ROANOKE TIMES

                         Roanoke Times
                 Copyright (c) 1995, Landmark Communications, Inc.

DATE: WEDNESDAY, February 27, 1991                   TAG: 9102270395
SECTION: NATIONAL/INTERNATIONAL                    PAGE: A-1   EDITION: METRO 
SOURCE: Associated Press
DATELINE: KUWAIT CITY                                LENGTH: Medium


KUWAITIS REJOICE IN STREETS

There was joy amid the ruins.

Residents who cowered under the Iraqi juggernaut for nearly seven months raced into the streets of their once prosperous city Tuesday to embrace the first wave of allied forces.

Kuwaiti resistance leaders waved their weapons and shot volleys into the sky, darkened by the fires from oil fields set ablaze by Iraqi troops. Some Kuwaitis hugged and kissed American soldiers. Others shook Kuwaiti flags.

Some pockets of Iraqi fighters were reported late Tuesday, but Kuwaitis claimed to be in control of their nation's capital for the first time since Iraqi forces swept from the north Aug. 2.

As the sun was setting, allied troops fired some artillery rounds on the outskirts of the city.
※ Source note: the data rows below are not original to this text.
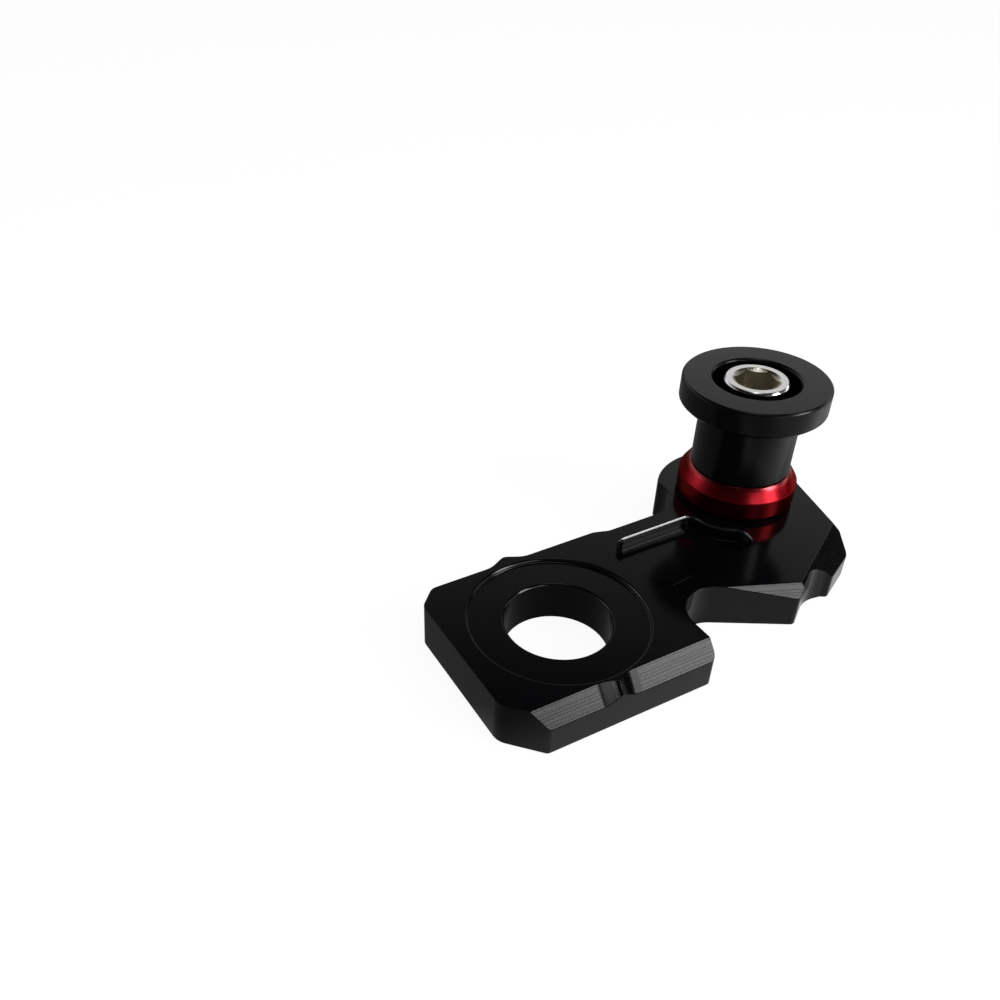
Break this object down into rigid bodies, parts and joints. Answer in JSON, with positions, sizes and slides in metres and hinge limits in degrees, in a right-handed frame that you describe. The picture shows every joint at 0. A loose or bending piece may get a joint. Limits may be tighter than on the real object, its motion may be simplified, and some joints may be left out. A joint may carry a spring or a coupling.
{
  "type": "motorcycle chain adjuster",
  "caption": "Milled swingarm end plate with an axle bore in a round seat, an open throat, a bevelled head and a bolted flanged stand spool on a coloured collar ring.",
  "frame": {"origin": "on the axle bore's axis, level with the plate's underside", "axes": "+X from the axle bore towards the stand spool's end, +Y away from the milled notch of the body, +Z along the bore's axis, out of the face with the round seat and the spool"},
  "size_m": [0.1152, 0.0646, 0.0455],
  "materials": {
    "black_anodised": "satin black anodised, fine milling lines on the bevels",
    "red_anodised": "bright red anodised",
    "black_satin": "satin black anodised",
    "stainless_steel": "polished stainless"
  },
  "bodies": {
    "root": {"adjuster_plate": "black_anodised", "collar_ring": "red_anodised", "spool": "black_satin", "spool_bolt": "stainless_steel"}
  },
  "joints": []
}
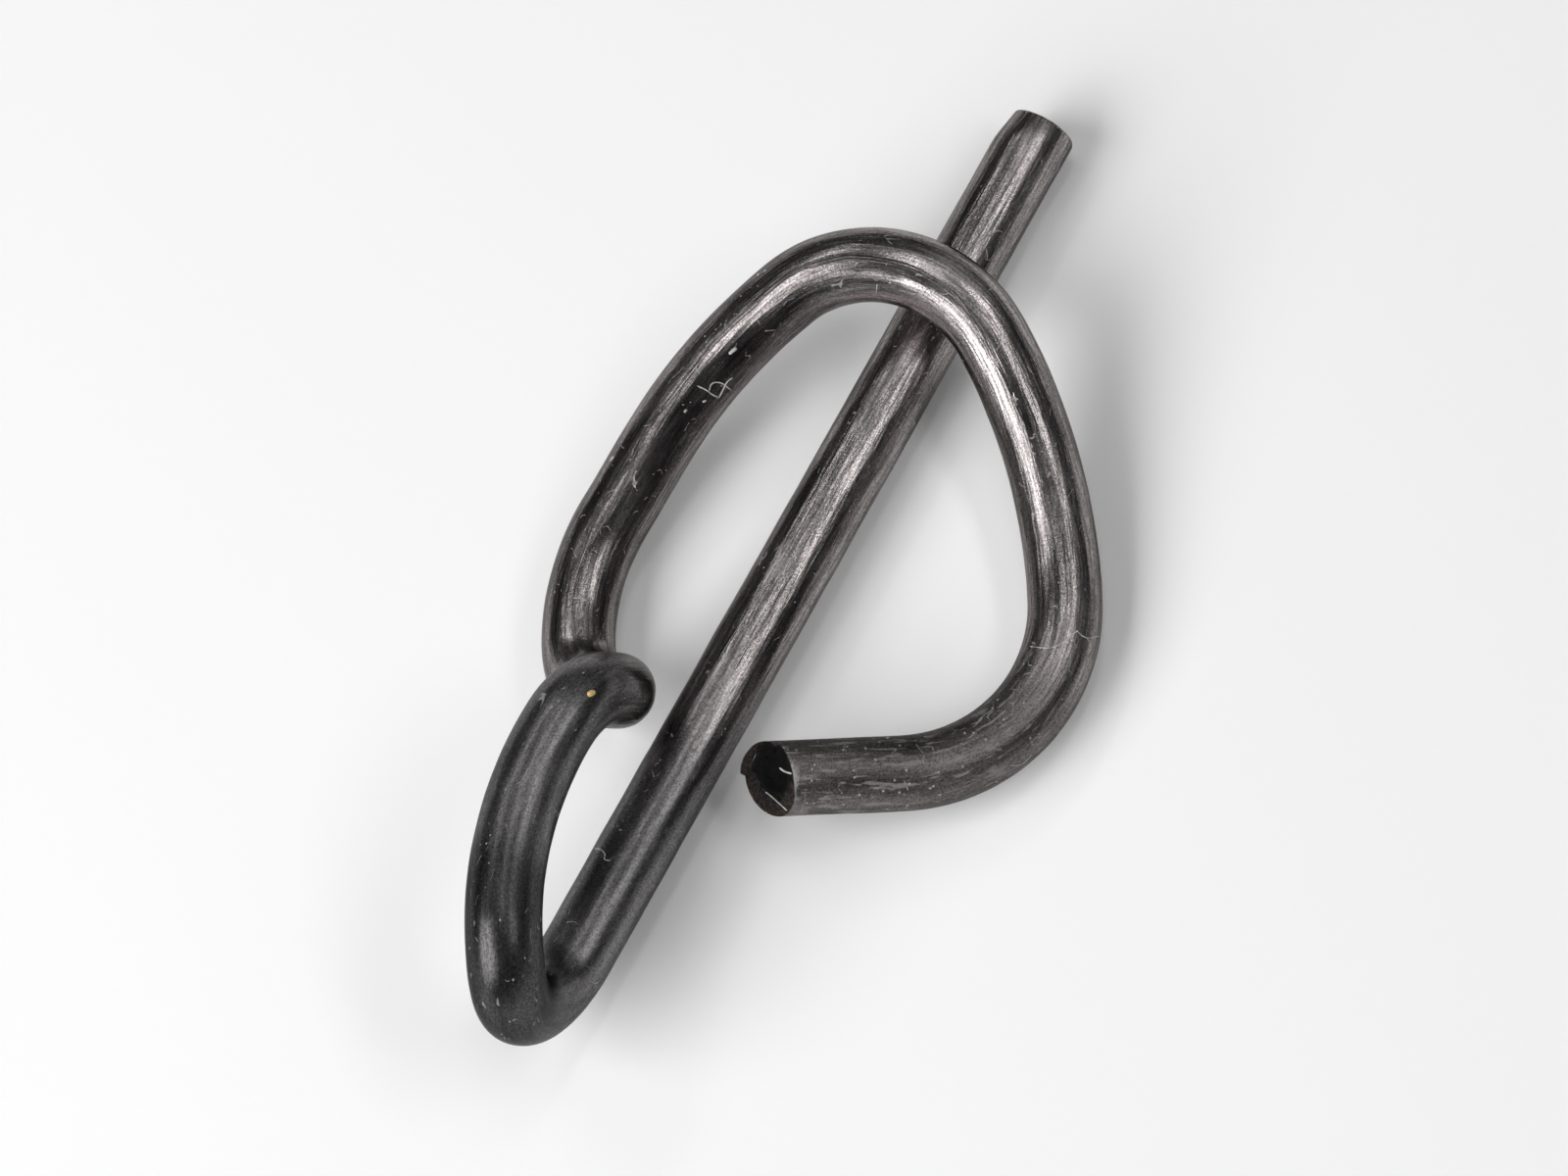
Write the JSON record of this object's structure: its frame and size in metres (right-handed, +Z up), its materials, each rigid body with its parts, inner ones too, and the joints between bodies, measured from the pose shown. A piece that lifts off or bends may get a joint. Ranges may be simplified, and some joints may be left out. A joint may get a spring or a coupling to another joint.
{
  "type": "clevis pin",
  "caption": "Clevis pin bent from one length of round spring wire: a straight shaft, a hooked head, a twisted neck and an open heart-shaped keeper loop that crosses over the shaft.",
  "frame": {"origin": "centre of the bottom of the bounding box, on the floor that the pin lies on", "axes": "+X level along the shaft towards its tip, +Z up as the pin lies at rest on the shaft's tip, the left arm's lower bend and the loop's lower bend, +Y towards the left arm of the keeper loop"},
  "size_m": [0.044, 0.022, 0.0102],
  "materials": {
    "wire": "hard-drawn spring steel wire with a thin black oxide, semi-gloss, with fine lines along the wire"
  },
  "bodies": {
    "root": {"wire_clevis_pin": "wire"}
  },
  "joints": []
}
There was no return fire.

Dusk brought darkness. There was very little working electricity in the city. Only a few places had generators.

On the streets were the relics of the Iraqi occupiers: tanks, armored vehicles, weapons and helmets left by the fleeing soldiers. They rested alongside burned-out cars and other debris.

A CBS News correspondent was surrounded by jubilant Kuwaitis, including one man with one man with an M-16 rifle who claimed he helped capture 400 Iraqi soldiers.

"If you come to Kuwait, you will say this is not Kuwait at all," a woman said. "It's not Kuwait anymore."

The city's luxury hotels and comfortable neighborhoods - symbols of the nation's oil weath - were ravaged by the Iraqis.

Troops smashed military barracks and royal palaces in their initial thrust after the invasion, Kuwaiti exiles have said. They also blew up bank vaults and looted schools, hospitals, companies and car showrooms in the city, whose pre-invasion population was about 450,000.

A gaping hole from a rocket attack mars the city's main landmark, an obelisk-like structure on the waterfront.

The multimillion-dollar conference hall that Kuwait built to house international conferences, as a sign of its world role, was devastated.

The Free Kuwait Campaign in London reported that major hotels have been damaged and burned by retreating Iraqi forces.

"We have just taken one of most eerie and somber tours imaginable - a brief drive through the heart of Kuwait City, a city stripped of its wealth and seemingly its humanity," reported CNN's Brian Jenkins.